Post Brook Field Park
Three mentors who shaped the future of Arthur Ashe | By Don Harrison
Ron Charity
“You want to learn?” That’s how Ron Charity, an 18-year-old Virginia Union University student, casually queried a shy 7-year-old Brook Field caretaker’s son — who had been watching the teenager serve from his porch. The answer changed tennis. Charity, one of the finest tennis players in Richmond at that time, was the first to show the fundamentals to a young Arthur Ashe. He not only introduced his charge to Dr. Robert Walter Johnson, who took over Ashe’s tennis education, he also kept a close connection to Ashe.

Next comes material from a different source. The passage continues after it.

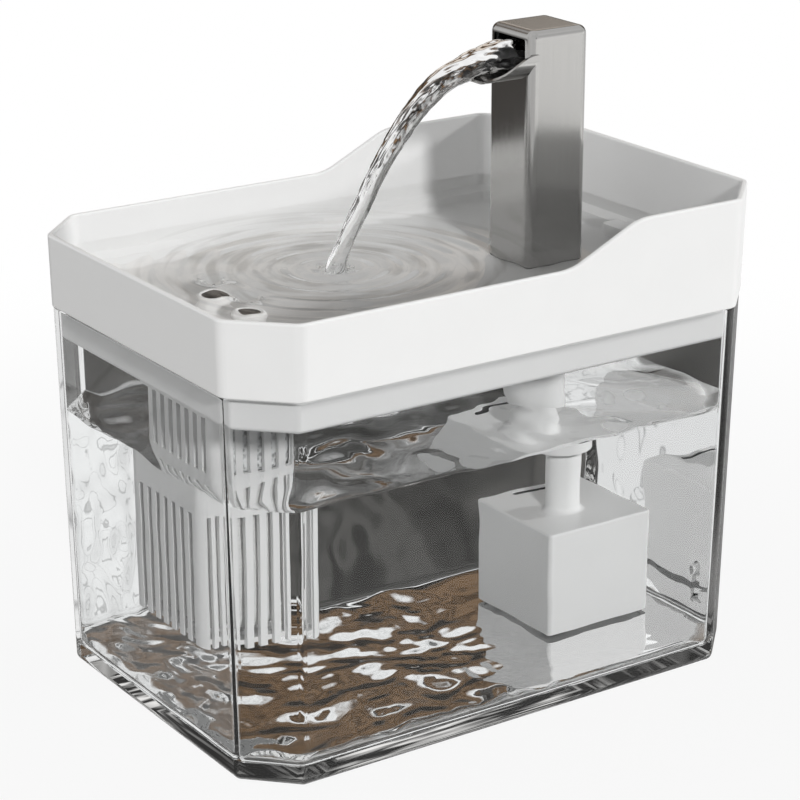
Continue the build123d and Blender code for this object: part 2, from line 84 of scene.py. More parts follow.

According to Charity’s son Khris, the duo went into business together with a pair of tennis merchandise stores in the ‘70s, and Ashe visited his father in his Danville home to break the news to him that he had contracted AIDS. But Ron Charity, who died in 1991, taught Ashe more than tennis.
“My dad was all about helping the community,” Khris Charity says.

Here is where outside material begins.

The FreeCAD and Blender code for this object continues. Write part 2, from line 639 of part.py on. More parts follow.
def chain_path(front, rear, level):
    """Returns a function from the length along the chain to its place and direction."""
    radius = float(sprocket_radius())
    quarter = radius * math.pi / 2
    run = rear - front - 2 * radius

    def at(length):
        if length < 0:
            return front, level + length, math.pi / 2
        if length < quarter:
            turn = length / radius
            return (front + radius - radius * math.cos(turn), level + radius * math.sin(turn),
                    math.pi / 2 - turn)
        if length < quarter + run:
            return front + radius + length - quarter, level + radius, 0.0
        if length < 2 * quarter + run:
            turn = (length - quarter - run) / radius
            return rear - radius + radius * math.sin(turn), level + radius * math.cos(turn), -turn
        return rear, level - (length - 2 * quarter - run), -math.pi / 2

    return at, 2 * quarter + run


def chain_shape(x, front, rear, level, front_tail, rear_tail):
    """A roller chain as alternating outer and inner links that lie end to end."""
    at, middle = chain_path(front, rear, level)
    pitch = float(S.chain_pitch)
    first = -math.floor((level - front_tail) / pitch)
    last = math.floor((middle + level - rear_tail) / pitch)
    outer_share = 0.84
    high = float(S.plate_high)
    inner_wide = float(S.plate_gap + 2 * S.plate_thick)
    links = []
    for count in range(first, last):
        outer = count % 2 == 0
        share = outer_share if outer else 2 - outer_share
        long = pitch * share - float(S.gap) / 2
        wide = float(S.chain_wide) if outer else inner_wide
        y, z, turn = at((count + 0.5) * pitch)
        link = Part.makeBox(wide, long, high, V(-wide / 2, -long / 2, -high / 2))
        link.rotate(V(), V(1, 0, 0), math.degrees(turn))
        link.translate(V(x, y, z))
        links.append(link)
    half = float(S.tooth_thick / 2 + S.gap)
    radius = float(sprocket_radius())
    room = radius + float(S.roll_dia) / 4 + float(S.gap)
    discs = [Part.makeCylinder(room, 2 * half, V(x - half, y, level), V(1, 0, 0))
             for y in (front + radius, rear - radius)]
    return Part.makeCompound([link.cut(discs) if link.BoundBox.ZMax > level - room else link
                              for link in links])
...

The mentor started a scholarship fund, assisted Johnson in the formation of the American Tennis Association’s Junior Development Program, and also spearheaded a network of families offering housing to African-Americans on tour.
Dr. Robert Walter Johnson
Often referred to as the godfather of black tennis, Dr. Robert Walter Johnson (1899-1971) coached Arthur Ashe and the pioneering women’s player Althea Gibson, but that’s just one part of his legacy. Johnson was responsible for mentoring hundreds of African-American kids during a time when Jim Crow laws denied them the right to compete fully.

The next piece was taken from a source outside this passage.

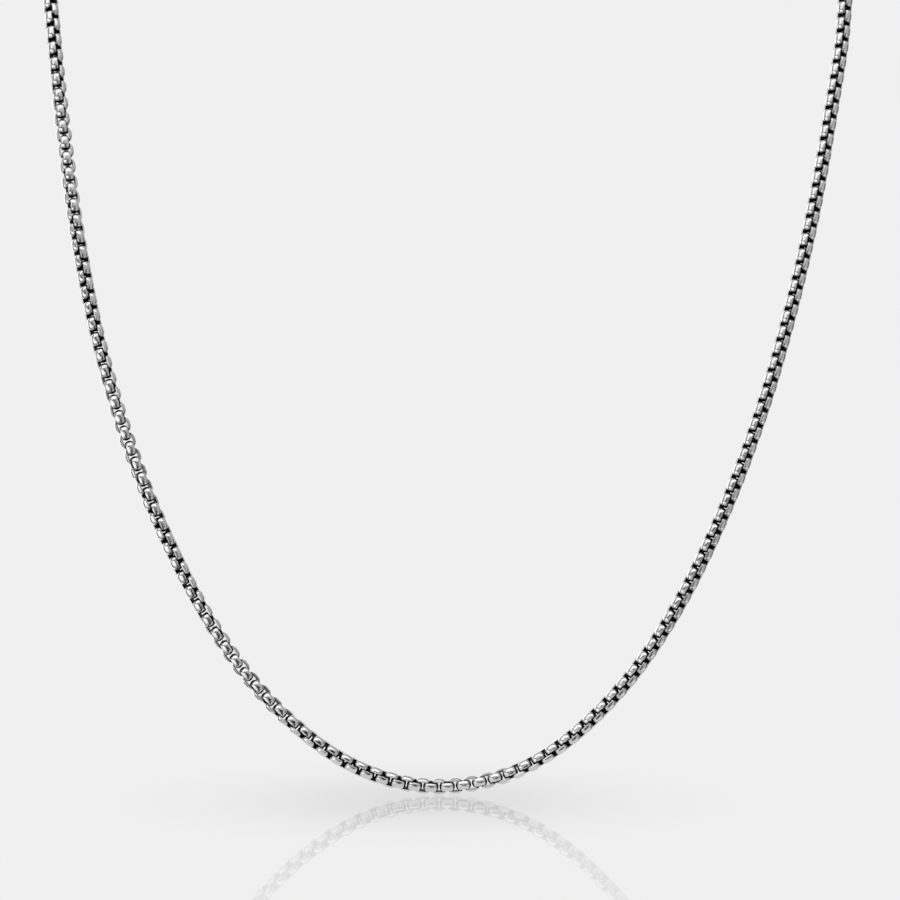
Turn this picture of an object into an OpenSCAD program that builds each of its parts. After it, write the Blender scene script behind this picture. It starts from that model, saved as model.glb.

Johnson was bold but careful. “Given the times, he stressed to us how we should conduct ourselves on and off the court: ” says his grandson Lange Johnson, whom he also trained. “The success of the program was in how we were perceived, and we could not dishonor the group and what he was trying to accomplish. Even balls that were two inches out [of bounds], you learned to give them to your opponent to make sure there was no sense of impropriety.”
The Lynchburg clay court where “Whirlwind” Johnson taught tennis tactics to a young Arthur and Althea — hallowed ground to many — was recently restored with the help of the United States Tennis Association through the Whirlwind Johnson Foundation. “If anyone in the Lynchburg area wants to develop and spearhead programs like my grandfather did, it’s available to them.”
John A. Watson
As the varsity tennis coach at Virginia Union University for 43 years, John Watson had many accomplishments, but his greatest contributions may have been what he did in his time off: teaching tennis to African-American kids on the Brook Field courts and becoming young Arthur Ashe’s practice partner.
“I probably saved a whole lot of people from going to jail,” he told the Richmond Times-Dispatch in 1999. “Just by putting a tennis racket in their hands and giving them some sneakers or clothes to wear so they could play, telling them this is your entry to a different life.” Watson, who died in 2006, maintained a close friendship with Ashe, acting as one of his loudest local supporters in Ashe’s final years battling AIDS.
“I’ll tell you about Arthur Ashe,” he recalled to The New York Times in 1992. “When I first remember him he was so eager to succeed that he would get out of bed every morning at 5 o’clock, winter and summer, rain and shine, and before breakfast he would hit 1,000 tennis balls. One thousand. Think about that.”